By including artworks by artists as versatile as Miles Davis, William de Kooning, and Agnes Martin, the exhibition challenges notions of authorship and authority in art. An expansive exquisite corpse created in collaboration with poet Ted Joans, includes contributions from artists, writers, musicians, and intellectuals from around the world, including William Burroughs, Ishmael Reed, and Paul Bowles. The exquisite corpse, a game invented by the surrealists in which each person adds to a drawing to create a collaborative work, underlies a desire for communal rather than ego-driven art.

HAMMO96197
David Hammons
Untitled
2017
Mixed media
© David Hammons
Courtesy the artist and Hauser & Wirth
Photo: Genevieve Hanson

“Harmolodic Thinker” is also a dialogue with Ornette Coleman, the free jazz musician and composer who passed away in 2015. Coleman’s jazz philosophies were somewhat unorthodox but influential, especially to David Hammons. The essay on Ornette Coleman from Hauser and Wirth states:

“‘Follow the idea, not the sound.’ This statement by Ornette Coleman is an inspiration for David Hammons who reflects, ‘I was impressed with that. Follow how my ideas are put together, as opposed to whether the rainbow appears or the rain comes. I use this logic a lot. It moves in the realm of poetry as opposed to the actuality that people are used to or expect.’”[1]

With this sentiment, Hammons’ work is best taken in without the expectation of a finite conclusion of what the work is meant to convey, as with jazz or poetry, his is an art form intended to open up new modes of thinking rather than express an ideology. Throughout his decades-long career, Hammons has made art out of the ephemeral— selling snowballs on the street, or urinating on Richard Serra’s work. While neither of these concepts could be replicated at Hauser and Wirth, a single bowl of water in the place of a melted snowball with a note from an art collector who declined purchasing one of Hammons’ snowballs on the basis of it being too expensive to maintain, implies a larger problem in the art world— that it is preoccupied with the idea that art is ultimately a commodifiable object.

HAMMO91584
David Hammons
Orange is the new black
2017
Mixed media
139.7 x 40.6 x 30.5 cm / 55 x 16 x 12 in
© David Hammons
Courtesy the artist and Hauser & Wirth
Photo: Genevieve Hanson

Speaking about his installation in Alexandria, Egypt, Hammons wrote in Artforum, “I was more interested in shifting the idea of how artists think about producing art. Artists are often more interested in the act itself. I choose artworks that are ephemeral because, well, life is that. It’s such a temporary journey.”[1]

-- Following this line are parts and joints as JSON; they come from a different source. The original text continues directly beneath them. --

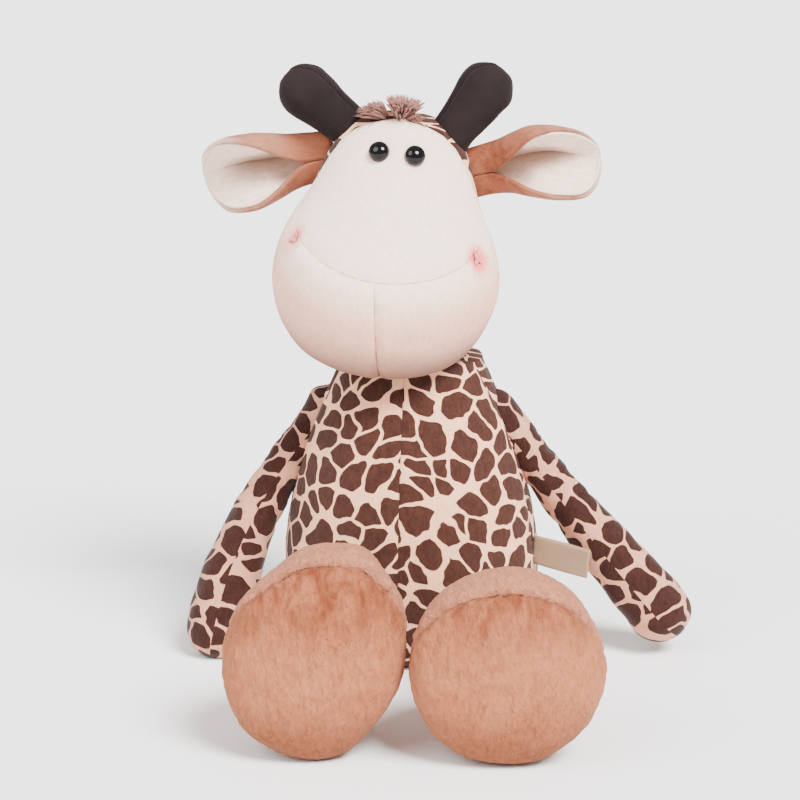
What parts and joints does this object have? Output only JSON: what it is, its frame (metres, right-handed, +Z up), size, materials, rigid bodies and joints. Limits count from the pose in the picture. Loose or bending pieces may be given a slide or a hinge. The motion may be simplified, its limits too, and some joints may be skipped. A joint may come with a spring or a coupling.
{
  "type": "plush toy giraffe",
  "caption": "Seated stuffed giraffe with a pear-shaped body, big muzzle, stuffed horns, folded ears, dangling arms and large round feet; head, limbs, ears, horns and tail move.",
  "frame": {"origin": "middle of the toy's flat seat, on the surface that it sits on", "axes": "+Z up towards the horns, -Y the way the toy faces, +X towards its own left arm"},
  "size_m": [0.2526, 0.2835, 0.2964],
  "materials": {
    "spotted_plush": "short-pile plush printed with brown giraffe spots on cream",
    "cream_plush": "smooth short-pile plush",
    "tan_plush": "brushed medium-pile plush",
    "dark_plush": "short velvety plush",
    "hair_pile": "long tufted pile",
    "stuffing": "white polyester fibre",
    "pellets": "plastic pellets in a cloth pouch",
    "black_plastic": "polished black",
    "washer_plastic": "plain moulded",
    "pink_thread": "soft embroidery",
    "ribbon": "bare cream satin ribbon"
  },
  "bodies": {
    "torso": {"body_front_left": "spotted_plush", "body_front_right": "spotted_plush", "body_back": "spotted_plush", "body_stuffing": "stuffing", "bean_pouch": "pellets"},
    "neck": {"neck_wad": "spotted_plush"},
    "head": {"head_back": "spotted_plush", "face": "cream_plush", "muzzle_left": "cream_plush", "muzzle_right": "cream_plush", "head_stuffing": "stuffing", "eye_left": "black_plastic", "eye_right": "black_plastic", "eye_washer_left": "washer_plastic", "eye_washer_right": "washer_plastic", "nostril_left": "pink_thread", "nostril_right": "pink_thread", "hair": "hair_pile"},
    "left_horn": {"horn_left": "dark_plush", "horn_stuffing_left": "stuffing"},
    "right_horn": {"horn_right": "dark_plush", "horn_stuffing_right": "stuffing"},
    "left_ear": {"ear_back_left": "tan_plush", "ear_lining_left": "cream_plush"},
    "right_ear": {"ear_back_right": "tan_plush", "ear_lining_right": "cream_plush"},
    "left_arm": {"arm_left": "spotted_plush", "arm_stuffing_left": "stuffing"},
    "right_arm": {"arm_right": "spotted_plush", "arm_stuffing_right": "stuffing"},
    "left_leg": {"leg_left": "spotted_plush", "leg_stuffing_left": "stuffing", "foot_upper_left": "tan_plush", "sole_left": "tan_plush", "foot_stuffing_left": "stuffing"},
    "right_leg": {"leg_right": "spotted_plush", "leg_stuffing_right": "stuffing", "foot_upper_right": "tan_plush", "sole_right": "tan_plush", "foot_stuffing_right": "stuffing"},
    "tail": {"tail": "spotted_plush", "tail_tuft": "hair_pile"},
    "side_label": {"label": "ribbon"}
  },
  "joints": [
    {"name": "head_turn", "type": "hinge", "parent": "torso", "child": "neck", "pos_m": [-0.00324, 0.00644, 0.15], "axis": [0, 0, 1], "range_deg": [-35, 35], "stiffness_Nm_per_rad": 0.03},
    {"name": "head_nod", "type": "hinge", "parent": "neck", "child": "head", "pos_m": [-0.00324, 0.00644, 0.15], "axis": [0.9925, -0.1219, 0], "range_deg": [-12, 8], "stiffness_Nm_per_rad": 0.12, "springref_deg": -5.73},
    {"name": "left_shoulder_raise", "type": "hinge", "parent": "torso", "child": "left_arm", "pos_m": [0.04281, -0.00123, 0.122], "axis": [-0.1219, -0.9925, 0], "range_deg": [0, 75]},
    {"name": "right_shoulder_raise", "type": "hinge", "parent": "torso", "child": "right_arm", "pos_m": [-0.04184, 0.00917, 0.122], "axis": [0.1219, 0.9925, 0], "range_deg": [0, 75]},
    {"name": "left_hip_lift", "type": "hinge", "parent": "torso", "child": "left_leg", "pos_m": [0.02914, -0.04164, 0.021], "axis": [-1, 0, 0], "range_deg": [-55, 25]},
    {"name": "right_hip_lift", "type": "hinge", "parent": "torso", "child": "right_leg", "pos_m": [-0.03835, -0.03335, 0.021], "axis": [-1, 0, 0], "range_deg": [-55, 25]},
    {"name": "left_ear_flap", "type": "hinge", "parent": "head", "child": "left_ear", "pos_m": [0.03019, 0.0031, 0.23948], "axis": [-0.2174, -0.1932, 0.9568], "range_deg": [-20, 20], "stiffness_Nm_per_rad": 0.02},
    {"name": "right_ear_flap", "type": "hinge", "parent": "head", "child": "right_ear", "pos_m": [-0.04232, 0.00817, 0.24712], "axis": [-0.1334, -0.1991, 0.9709], "range_deg": [-20, 20], "stiffness_Nm_per_rad": 0.02},
    {"name": "left_horn_bend", "type": "hinge", "parent": "head", "child": "left_horn", "pos_m": [0.01532, 0.00214, 0.25561], "axis": [0.7967, -0.0557, -0.6018], "range_deg": [-15, 15], "stiffness_Nm_per_rad": 0.05},
    {"name": "right_horn_bend", "type": "hinge", "parent": "head", "child": "right_horn", "pos_m": [-0.0247, 0.00494, 0.25983], "axis": [0.6278, -0.0439, 0.7771], "range_deg": [-15, 15], "stiffness_Nm_per_rad": 0.05},
    {"name": "tail_swing", "type": "hinge", "parent": "torso", "child": "tail", "pos_m": [0.00726, 0.05916, 0.038], "axis": [0, 0, 1], "range_deg": [-45, 45], "stiffness_Nm_per_rad": 0.005},
    {"name": "label_flap", "type": "hinge", "parent": "torso", "child": "side_label", "pos_m": [0.06189, -0.01465, 0.0545], "axis": [-0.0762, 0.0423, -0.9962], "range_deg": [0, 50], "stiffness_Nm_per_rad": 0.001}
  ]
}
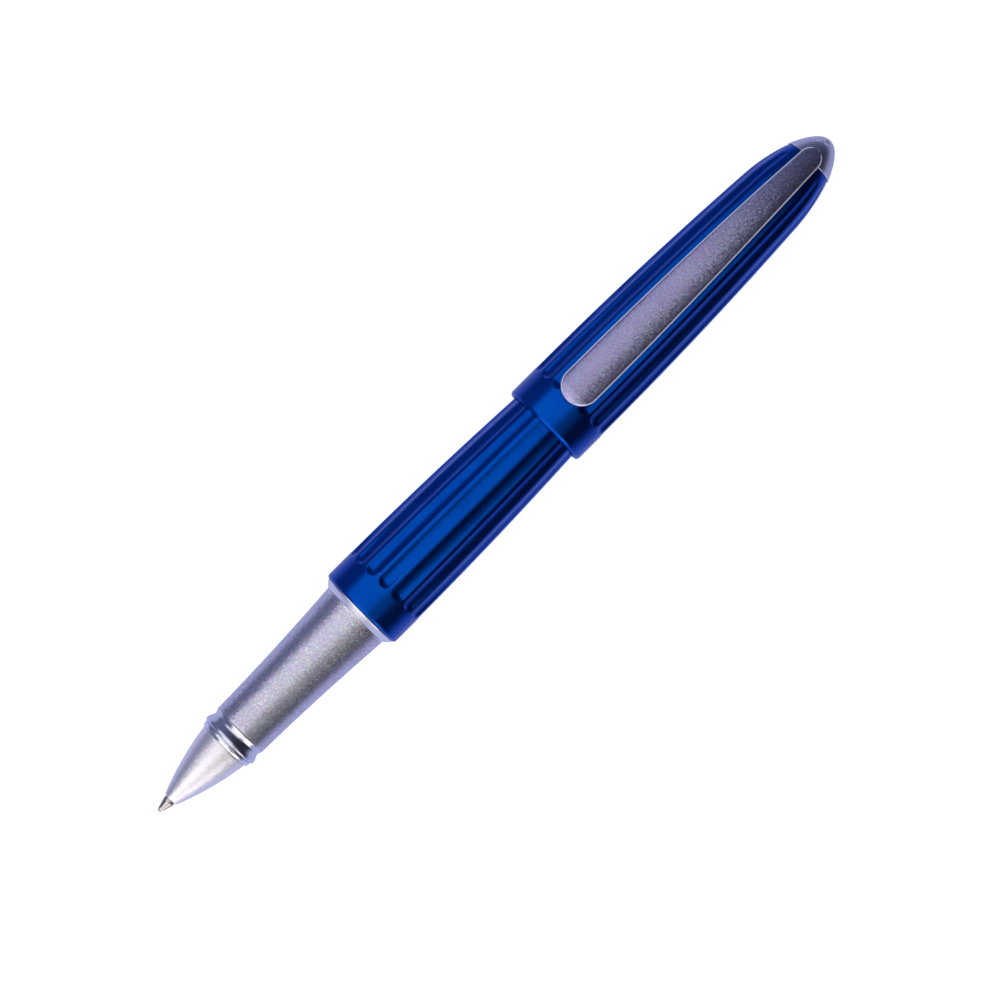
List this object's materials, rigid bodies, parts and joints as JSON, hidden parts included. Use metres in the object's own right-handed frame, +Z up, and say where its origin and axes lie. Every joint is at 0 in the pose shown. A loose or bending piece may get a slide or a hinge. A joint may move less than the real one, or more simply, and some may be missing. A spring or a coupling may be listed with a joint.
{
  "type": "rollerball pen",
  "caption": "Metal rollerball pen with a round-ended fluted barrel and cap, the cap posted on its tail, a strip clip and a tapered silver grip.",
  "frame": {"origin": "middle of the pen's length and width, on the plane that the pen lies on", "axes": "+X along the pen from the writing tip to the crown, +Z up through the clip"},
  "size_m": [0.1504, 0.015, 0.0172],
  "materials": {
    "blue_anodised": "satin blue anodised, with fine machining marks",
    "blasted_silver": "bead blasted silver",
    "satin_silver": "satin silver",
    "polished_chrome": "polished",
    "tip_steel": "turned nickel steel",
    "spring_steel": "bright spring steel",
    "ball_carbide": "ground carbide",
    "brass": "turned brass",
    "liner_plastic": "moulded black",
    "refill_plastic": "moulded light grey",
    "ink_felt": "bonded fibre soaked in ink",
    "dark_enamel": "plain dark enamel"
  },
  "bodies": {
    "barrel": {"barrel_shell": "blue_anodised", "barrel_thread_bush": "brass", "barrel_end_plug": "satin_silver", "refill_spring": "spring_steel"},
    "cap": {"cap_shell": "blue_anodised", "cap_liner": "liner_plastic", "clip_anchor": "brass", "lock_washer": "spring_steel", "crown_screw": "spring_steel", "crown": "satin_silver", "crown_inlay": "dark_enamel"},
    "clip": {"clip_blade": "blasted_silver"},
    "refill": {"refill_tube": "refill_plastic", "refill_feed": "refill_plastic", "refill_end_plug": "refill_plastic", "refill_tip": "tip_steel", "ink_feed_rod": "ink_felt", "ink_wick": "ink_felt"},
    "section": {"grip_sleeve": "blasted_silver", "section_core": "brass", "rear_trim_ring": "satin_silver", "snap_ring": "polished_chrome", "nose_cone": "satin_silver"},
    "ball": {"tip_ball": "ball_carbide"}
  },
  "joints": [
    {"name": "cap_pull", "type": "slide", "parent": "barrel", "child": "cap", "axis": [1, 0, 0], "range_m": [0, 0.04]},
    {"name": "clip_flex", "type": "hinge", "parent": "cap", "child": "clip", "pos_m": [0.0672, 0, 0.01149], "axis": [0, 1, 0], "range_deg": [0, 2.5], "stiffness_Nm_per_rad": 9},
    {"name": "refill_advance", "type": "slide", "parent": "barrel", "child": "refill", "axis": [-1, 0, 0], "range_m": [0, 0.0055], "deforming": ["refill_spring"]},
    {"name": "section_unscrew", "type": "hinge", "parent": "refill", "child": "section", "pos_m": [-0.045, 0, 0.00749], "axis": [-1, 0, 0], "range_deg": [0, 1980.01]},
    {"name": "ball_roll", "type": "hinge", "parent": "refill", "child": "ball", "pos_m": [-0.07485, 0, 0.00749], "axis": [0, 1, 0], "continuous": true}
  ],
  "couplings": [
    {"joint": "section_unscrew", "follows": "refill_advance", "rad_per_m": 6283.2}
  ]
}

With this idea I wonder why with visual art and prose, the intent is always a finished unchanging product, whereas with poetry or music, the creation process is inherently ephemeral, open to change, and performative. As opposed to performance, a gallery space has historically been a one-way interaction between a viewer and object, but “Harmolodic Thinker” encourages the visitor to transcend beyond these distinctions by doing the work for themselves, forming a meaning not based on what art experts would want you to think, but by inciting a response you might not know existed and giving you permission to access those feelings as you would in daily experience.